OPL has a long history. Originally based on a database-querying language written by Psion for the Sinclair QL in the 1980's, it first made an appearance as OPL in the Psion Organiser II. The software engineers at Psion then added to the language to support the Psion MC laptop range of machines, and the Series 3, a pocket-size PDA with graphical screen, QWERTY keyboard and removable media.

During the development of the Psion Series 5, the language underwent large changes. The new machine sported a brand new 32-bit operating system (orginally called EPOC, later renamed Symbian OS) which allowed a safer way of extending the language. For the first time, developers could write their own OPL commands in C++ and make them available for other OPL developers to use, in the form of OPL extension files (or .OPXs).

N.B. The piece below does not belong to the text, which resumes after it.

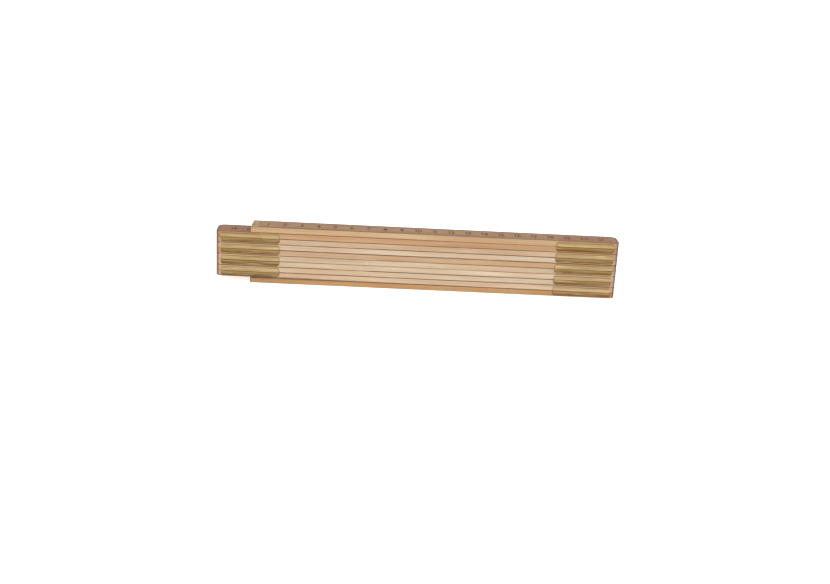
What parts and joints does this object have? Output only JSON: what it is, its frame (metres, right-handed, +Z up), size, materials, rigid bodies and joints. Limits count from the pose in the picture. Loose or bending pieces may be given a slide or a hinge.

As the Symbian OS grew, OPL grew with it. A large change was the support of Unicode (moving away from ASCII and 8-bit characters to the 16-bit character Unicode standard). This special "Symbian OS v5u" version of OPL was never released externally, but provided the foundation for the first Symbian OS v6 implementation.

The Symbian OS v6 reference design code-named "Crystal" featured a large screen and QWERTY keyboard, ideally suited for OPL. However, due to engineering resource constraints, OPL was dropped from the official OS v6 roadmap about halfway through the project.

But OPL development carried on, maintained out-of-hours by a few Symbian programmers who wanted to see the language released for the Nokia 92xx Communicator series. And in 2001, an unsupported beta version of the language was made available on the Symbian website. Further testing and development allowed the release of the 1.00 version in 2002.

Symbian saw that the best way of allowing OPL to continue to grow was to release it to the community as open source, a project undertaken in 2003.